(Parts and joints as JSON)
========================================
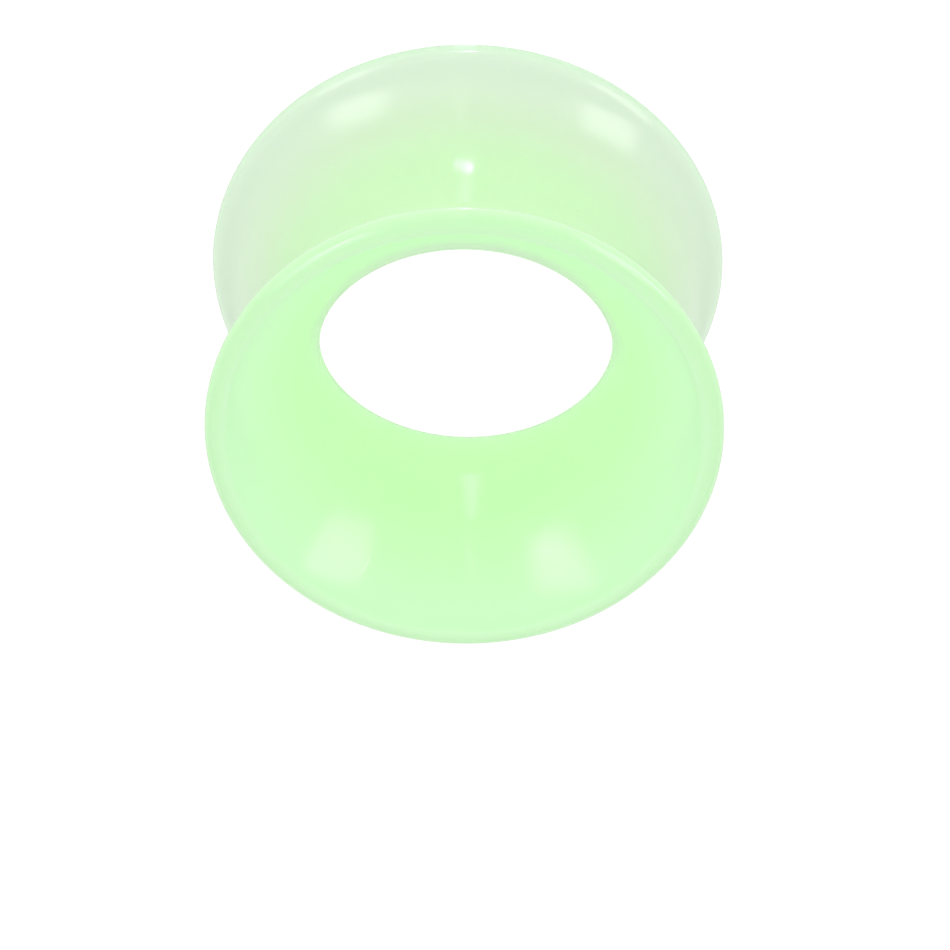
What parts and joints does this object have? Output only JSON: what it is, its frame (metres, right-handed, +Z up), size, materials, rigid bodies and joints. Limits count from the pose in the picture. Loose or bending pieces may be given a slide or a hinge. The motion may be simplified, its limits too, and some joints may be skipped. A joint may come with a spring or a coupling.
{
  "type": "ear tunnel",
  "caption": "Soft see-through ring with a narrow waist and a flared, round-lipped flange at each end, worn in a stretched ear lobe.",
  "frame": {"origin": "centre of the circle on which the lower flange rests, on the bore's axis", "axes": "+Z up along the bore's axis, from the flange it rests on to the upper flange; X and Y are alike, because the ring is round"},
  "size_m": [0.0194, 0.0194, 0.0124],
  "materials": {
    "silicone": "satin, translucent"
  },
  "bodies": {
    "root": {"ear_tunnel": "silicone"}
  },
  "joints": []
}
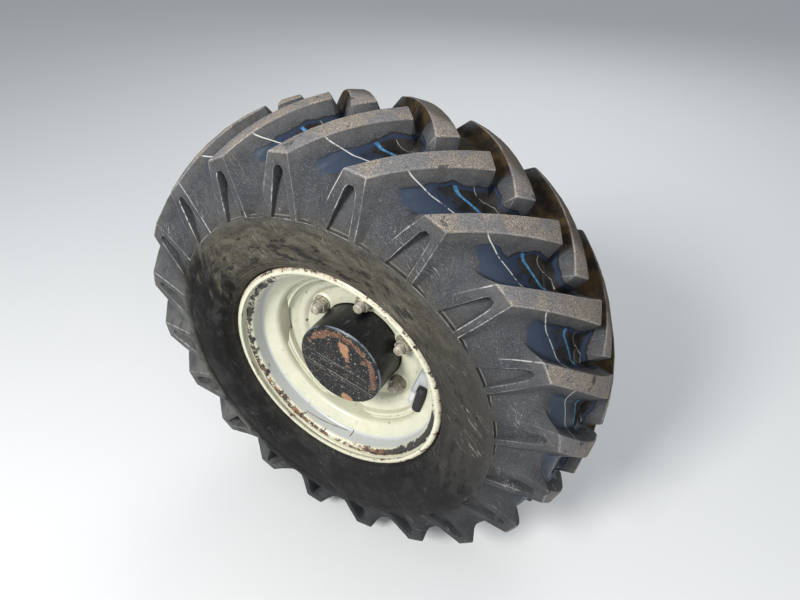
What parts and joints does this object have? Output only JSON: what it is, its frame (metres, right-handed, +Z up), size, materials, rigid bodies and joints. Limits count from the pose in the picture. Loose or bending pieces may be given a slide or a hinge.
========================================
→ Work to do:
Exactly reproduce the material above.

→ Written solution:
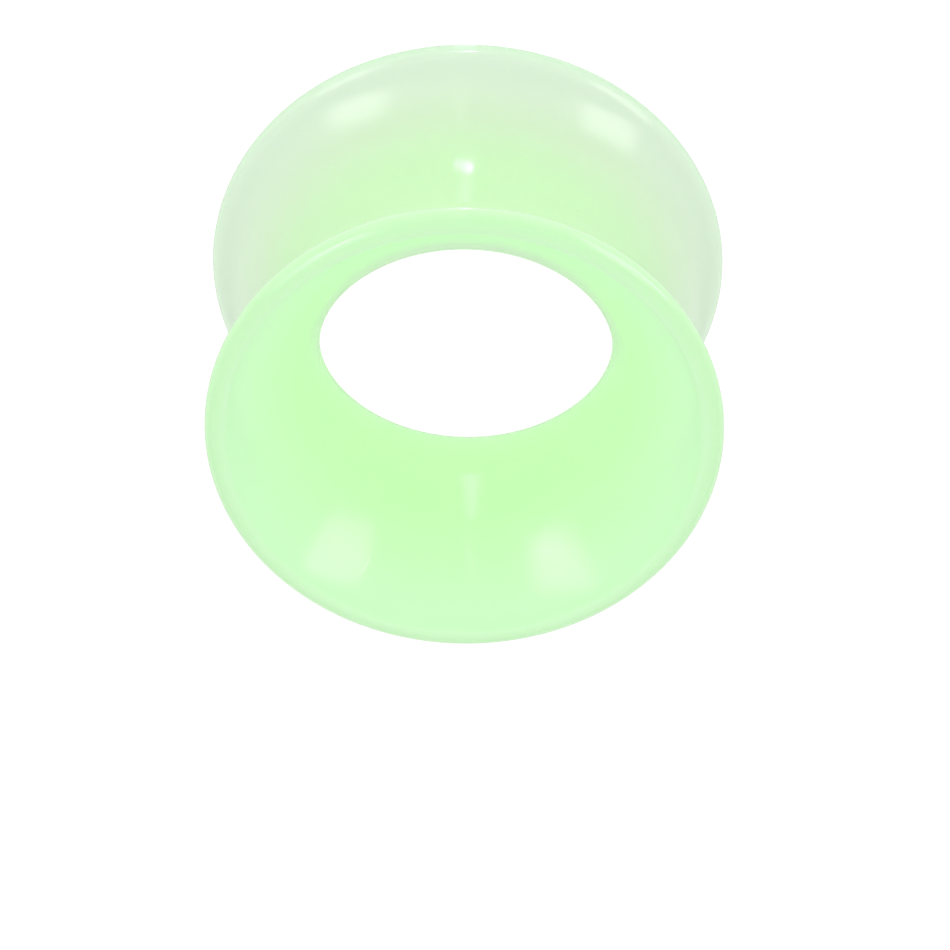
What parts and joints does this object have? Output only JSON: what it is, its frame (metres, right-handed, +Z up), size, materials, rigid bodies and joints. Limits count from the pose in the picture. Loose or bending pieces may be given a slide or a hinge. The motion may be simplified, its limits too, and some joints may be skipped. A joint may come with a spring or a coupling.
{
  "type": "ear tunnel",
  "caption": "Soft see-through ring with a narrow waist and a flared, round-lipped flange at each end, worn in a stretched ear lobe.",
  "frame": {"origin": "centre of the circle on which the lower flange rests, on the bore's axis", "axes": "+Z up along the bore's axis, from the flange it rests on to the upper flange; X and Y are alike, because the ring is round"},
  "size_m": [0.0194, 0.0194, 0.0124],
  "materials": {
    "silicone": "satin, translucent"
  },
  "bodies": {
    "root": {"ear_tunnel": "silicone"}
  },
  "joints": []
}
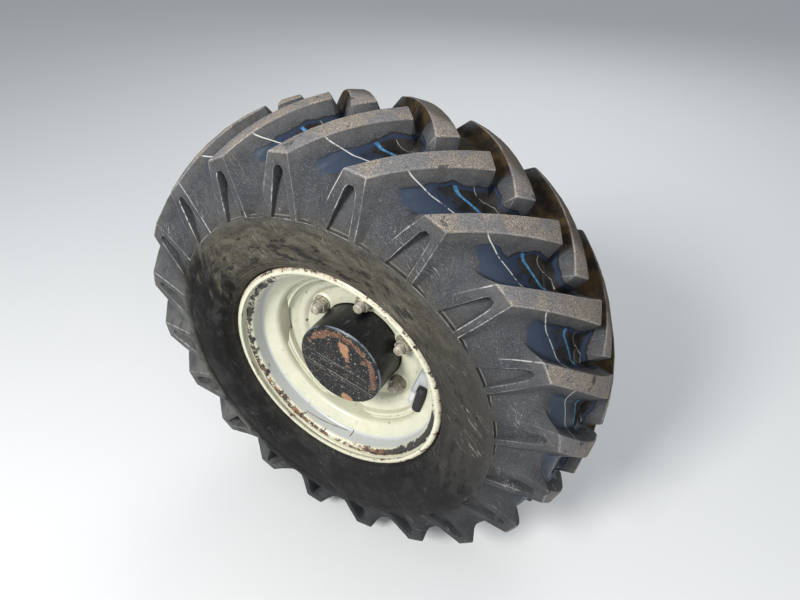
What parts and joints does this object have? Output only JSON: what it is, its frame (metres, right-handed, +Z up), size, materials, rigid bodies and joints. Limits count from the pose in the picture. Loose or bending pieces may be given a slide or a hinge.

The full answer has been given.